DATA TO USE =
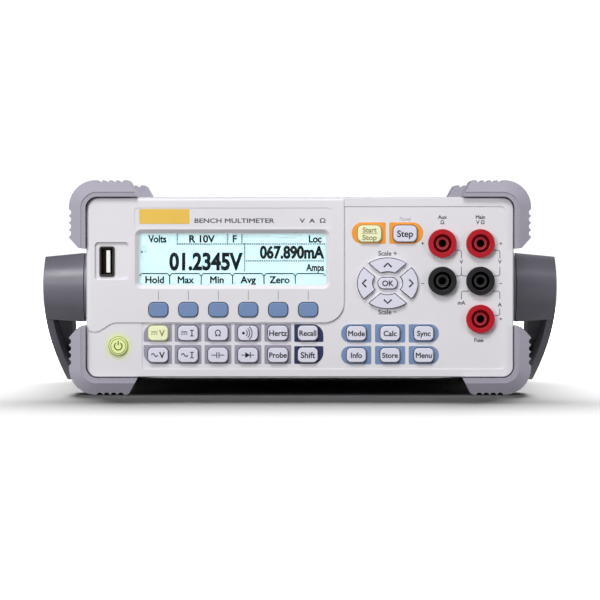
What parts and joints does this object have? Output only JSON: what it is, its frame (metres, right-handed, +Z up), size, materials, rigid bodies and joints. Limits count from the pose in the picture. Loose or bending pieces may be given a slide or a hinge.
--
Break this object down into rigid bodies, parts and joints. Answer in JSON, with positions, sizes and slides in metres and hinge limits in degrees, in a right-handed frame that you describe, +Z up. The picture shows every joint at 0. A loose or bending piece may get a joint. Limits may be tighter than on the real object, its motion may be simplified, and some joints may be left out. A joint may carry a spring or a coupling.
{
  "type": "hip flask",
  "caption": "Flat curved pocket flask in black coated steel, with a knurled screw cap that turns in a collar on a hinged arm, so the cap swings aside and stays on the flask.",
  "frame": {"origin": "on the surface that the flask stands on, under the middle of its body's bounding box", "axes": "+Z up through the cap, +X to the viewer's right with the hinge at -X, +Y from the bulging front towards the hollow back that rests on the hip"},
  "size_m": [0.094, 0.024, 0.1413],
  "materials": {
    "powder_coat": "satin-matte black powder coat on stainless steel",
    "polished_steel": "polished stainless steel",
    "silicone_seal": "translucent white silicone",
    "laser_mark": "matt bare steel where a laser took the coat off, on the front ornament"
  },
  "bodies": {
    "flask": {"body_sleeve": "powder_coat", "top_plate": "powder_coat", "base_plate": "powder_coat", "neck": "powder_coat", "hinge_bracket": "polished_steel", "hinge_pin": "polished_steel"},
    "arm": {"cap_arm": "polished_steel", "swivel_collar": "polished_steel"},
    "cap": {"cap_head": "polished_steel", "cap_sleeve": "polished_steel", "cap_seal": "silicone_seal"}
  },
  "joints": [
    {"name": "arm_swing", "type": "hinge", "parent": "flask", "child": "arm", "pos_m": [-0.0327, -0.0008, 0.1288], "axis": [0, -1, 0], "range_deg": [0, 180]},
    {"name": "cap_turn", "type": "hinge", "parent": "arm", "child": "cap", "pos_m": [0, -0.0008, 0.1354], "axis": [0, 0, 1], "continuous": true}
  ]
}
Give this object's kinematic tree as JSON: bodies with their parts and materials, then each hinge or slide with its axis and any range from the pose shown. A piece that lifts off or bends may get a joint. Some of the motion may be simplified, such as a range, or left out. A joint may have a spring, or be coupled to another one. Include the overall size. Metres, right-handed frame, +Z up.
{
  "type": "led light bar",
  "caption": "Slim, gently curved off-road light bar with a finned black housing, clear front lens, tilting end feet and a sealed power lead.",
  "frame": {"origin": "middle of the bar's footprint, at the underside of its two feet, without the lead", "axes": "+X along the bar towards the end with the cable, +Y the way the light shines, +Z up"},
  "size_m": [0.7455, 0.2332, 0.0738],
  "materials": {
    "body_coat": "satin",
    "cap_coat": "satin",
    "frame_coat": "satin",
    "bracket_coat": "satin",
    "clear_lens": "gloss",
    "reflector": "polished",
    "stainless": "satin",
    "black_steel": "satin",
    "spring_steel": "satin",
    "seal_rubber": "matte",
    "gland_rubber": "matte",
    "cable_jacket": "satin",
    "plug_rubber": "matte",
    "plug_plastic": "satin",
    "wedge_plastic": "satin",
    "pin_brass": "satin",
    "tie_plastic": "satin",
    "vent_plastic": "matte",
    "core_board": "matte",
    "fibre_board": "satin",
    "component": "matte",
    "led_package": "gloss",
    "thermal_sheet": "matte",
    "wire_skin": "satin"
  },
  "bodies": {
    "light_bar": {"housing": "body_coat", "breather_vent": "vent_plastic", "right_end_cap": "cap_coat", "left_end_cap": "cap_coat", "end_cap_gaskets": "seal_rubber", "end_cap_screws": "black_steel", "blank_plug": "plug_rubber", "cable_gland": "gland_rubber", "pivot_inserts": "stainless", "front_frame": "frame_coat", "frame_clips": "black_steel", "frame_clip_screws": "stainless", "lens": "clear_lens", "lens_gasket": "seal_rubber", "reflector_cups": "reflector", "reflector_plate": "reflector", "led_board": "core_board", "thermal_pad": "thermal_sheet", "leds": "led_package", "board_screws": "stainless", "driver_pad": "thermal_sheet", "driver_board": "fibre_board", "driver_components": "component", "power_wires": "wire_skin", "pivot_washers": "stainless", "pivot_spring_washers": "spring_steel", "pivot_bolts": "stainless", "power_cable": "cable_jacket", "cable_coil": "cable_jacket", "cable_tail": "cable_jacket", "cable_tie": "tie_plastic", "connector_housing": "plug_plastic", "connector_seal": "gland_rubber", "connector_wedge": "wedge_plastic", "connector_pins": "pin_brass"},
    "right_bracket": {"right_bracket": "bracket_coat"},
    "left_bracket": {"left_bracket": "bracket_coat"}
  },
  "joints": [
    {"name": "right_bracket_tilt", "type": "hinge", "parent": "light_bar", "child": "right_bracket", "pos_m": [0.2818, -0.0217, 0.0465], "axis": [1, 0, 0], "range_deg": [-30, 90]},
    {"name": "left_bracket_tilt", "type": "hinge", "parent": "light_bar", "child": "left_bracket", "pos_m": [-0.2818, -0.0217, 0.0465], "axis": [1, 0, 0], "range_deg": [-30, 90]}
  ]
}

WHAT NEEDS TO BE DONE =
Scan the material and collect every line that contains "parts".

FULL RESPONSE =
What parts and joints does this object have? Output only JSON: what it is, its frame (metres, right-handed, +Z up), size, materials, rigid bodies and joints. Limits count from the pose in the picture. Loose or bending pieces may be given a slide or a hinge.
Break this object down into rigid bodies, parts and joints. Answer in JSON, with positions, sizes and slides in metres and hinge limits in degrees, in a right-handed frame that you describe, +Z up. The picture shows every joint at 0. A loose or bending piece may get a joint. Limits may be tighter than on the real object, its motion may be simplified, and some joints may be left out. A joint may carry a spring or a coupling.
Give this object's kinematic tree as JSON: bodies with their parts and materials, then each hinge or slide with its axis and any range from the pose shown. A piece that lifts off or bends may get a joint. Some of the motion may be simplified, such as a range, or left out. A joint may have a spring, or be coupled to another one. Include the overall size. Metres, right-handed frame, +Z up.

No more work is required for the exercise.